### [DATA]
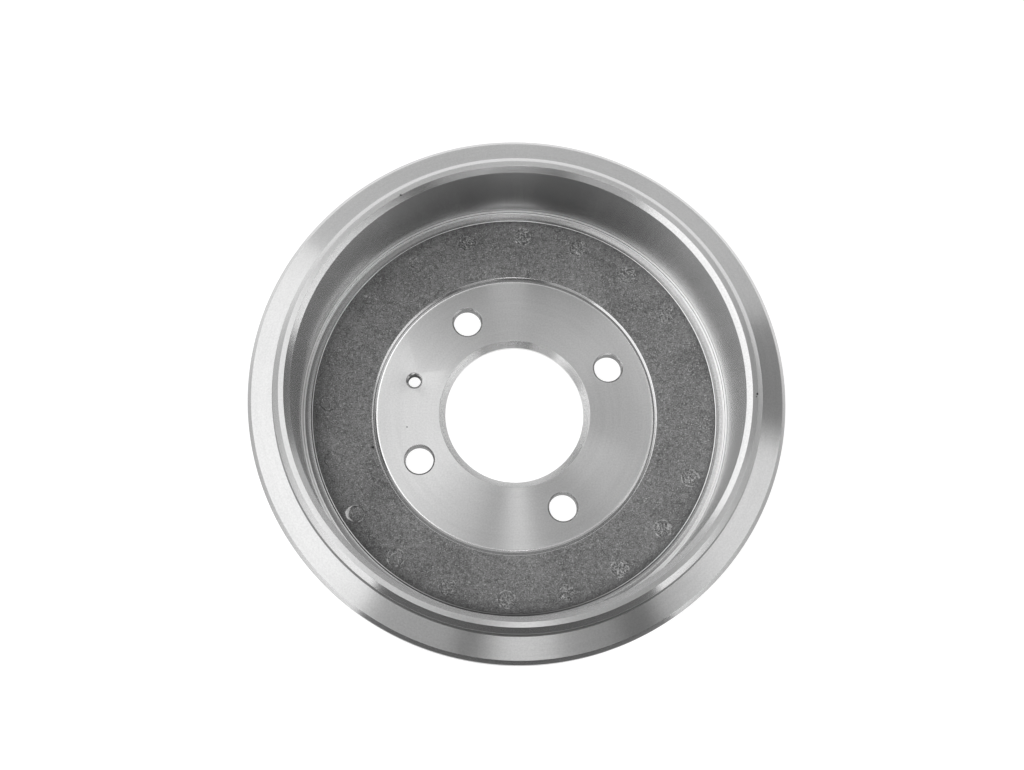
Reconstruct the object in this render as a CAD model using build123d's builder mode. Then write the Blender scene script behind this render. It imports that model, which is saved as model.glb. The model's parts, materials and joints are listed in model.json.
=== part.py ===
from build123d import *
import os
from math import isclose, radians, tan

# Brake drum for a car with four wheel bolts: one grey iron casting, turned where the shoes,
# the hub and the wheel touch it and left as cast elsewhere.
# It lies on its wheel side. The axis of rotation is Z, z = 0 is the face that the wheel is
# clamped against, and the open end for the shoes and the backing plate faces +Z.
# All sizes are in millimetres.

# Hub flange, the machined disc in the middle
hub_thickness = 7.2
hub_face_diameter = 149.0       # flat disc that seats on the axle flange
hub_groove_width = 2.4          # vee groove that parts the disc from the cast web
hub_groove_depth = 1.0
wheel_face_diameter = 154.0     # raised pad that the wheel is clamped against
wheel_face_rise = 1.2           # how far the pad stands out of the cast web

# Centre bore
bore_diameter = 74.8
bore_entry_width = 3.4          # inner chamfer, radial
bore_entry_depth = 3.0          # inner chamfer, axial
bore_exit_chamfer = 1.6

# Bolt holes and the tapped hole for pushing the drum off its hub
bolt_circle_diameter = 114.3
bolt_count = 4
bolt_hole_diameter = 15.0
bolt_hole_chamfer = 0.8
first_bolt_angle = 26.9         # degrees from +X
puller_minor_diameter = 6.8     # core of an M8 thread
puller_countersink = 1.2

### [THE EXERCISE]
Repeat the material above in full, keeping every word.

### [FULL OUTPUT]
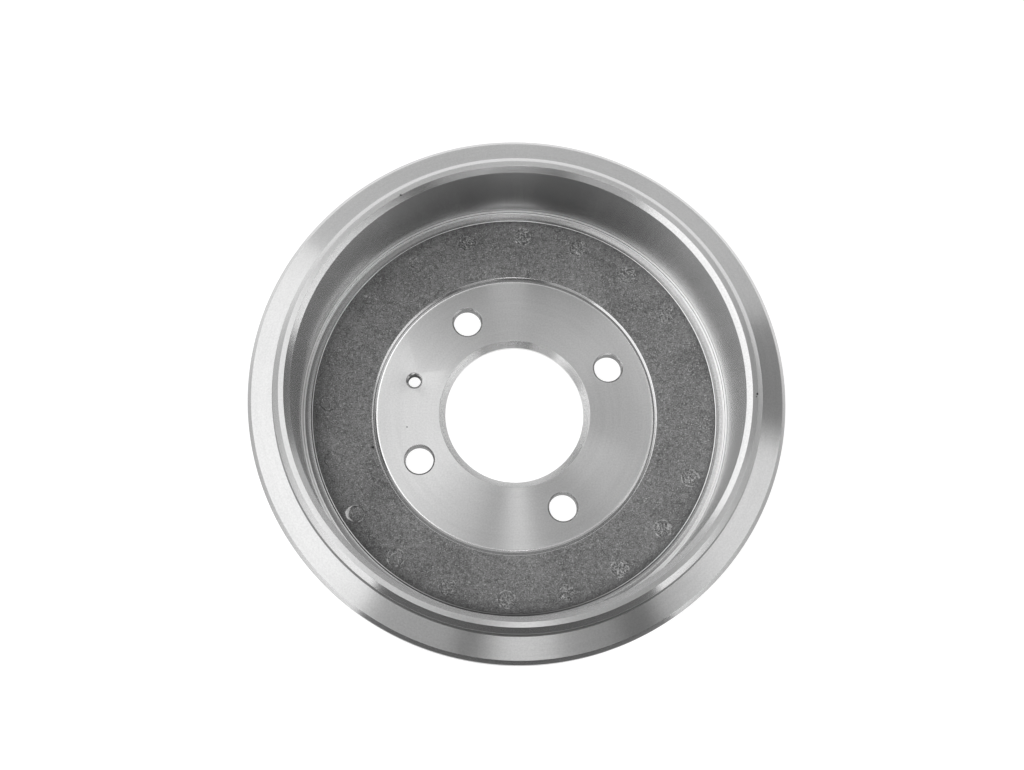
Reconstruct the object in this render as a CAD model using build123d's builder mode. Then write the Blender scene script behind this render. It imports that model, which is saved as model.glb. The model's parts, materials and joints are listed in model.json.
=== part.py ===
from build123d import *
import os
from math import isclose, radians, tan

# Brake drum for a car with four wheel bolts: one grey iron casting, turned where the shoes,
# the hub and the wheel touch it and left as cast elsewhere.
# It lies on its wheel side. The axis of rotation is Z, z = 0 is the face that the wheel is
# clamped against, and the open end for the shoes and the backing plate faces +Z.
# All sizes are in millimetres.

# Hub flange, the machined disc in the middle
hub_thickness = 7.2
hub_face_diameter = 149.0       # flat disc that seats on the axle flange
hub_groove_width = 2.4          # vee groove that parts the disc from the cast web
hub_groove_depth = 1.0
wheel_face_diameter = 154.0     # raised pad that the wheel is clamped against
wheel_face_rise = 1.2           # how far the pad stands out of the cast web

# Centre bore
bore_diameter = 74.8
bore_entry_width = 3.4          # inner chamfer, radial
bore_entry_depth = 3.0          # inner chamfer, axial
bore_exit_chamfer = 1.6

# Bolt holes and the tapped hole for pushing the drum off its hub
bolt_circle_diameter = 114.3
bolt_count = 4
bolt_hole_diameter = 15.0
bolt_hole_chamfer = 0.8
first_bolt_angle = 26.9         # degrees from +X
puller_minor_diameter = 6.8     # core of an M8 thread
puller_countersink = 1.2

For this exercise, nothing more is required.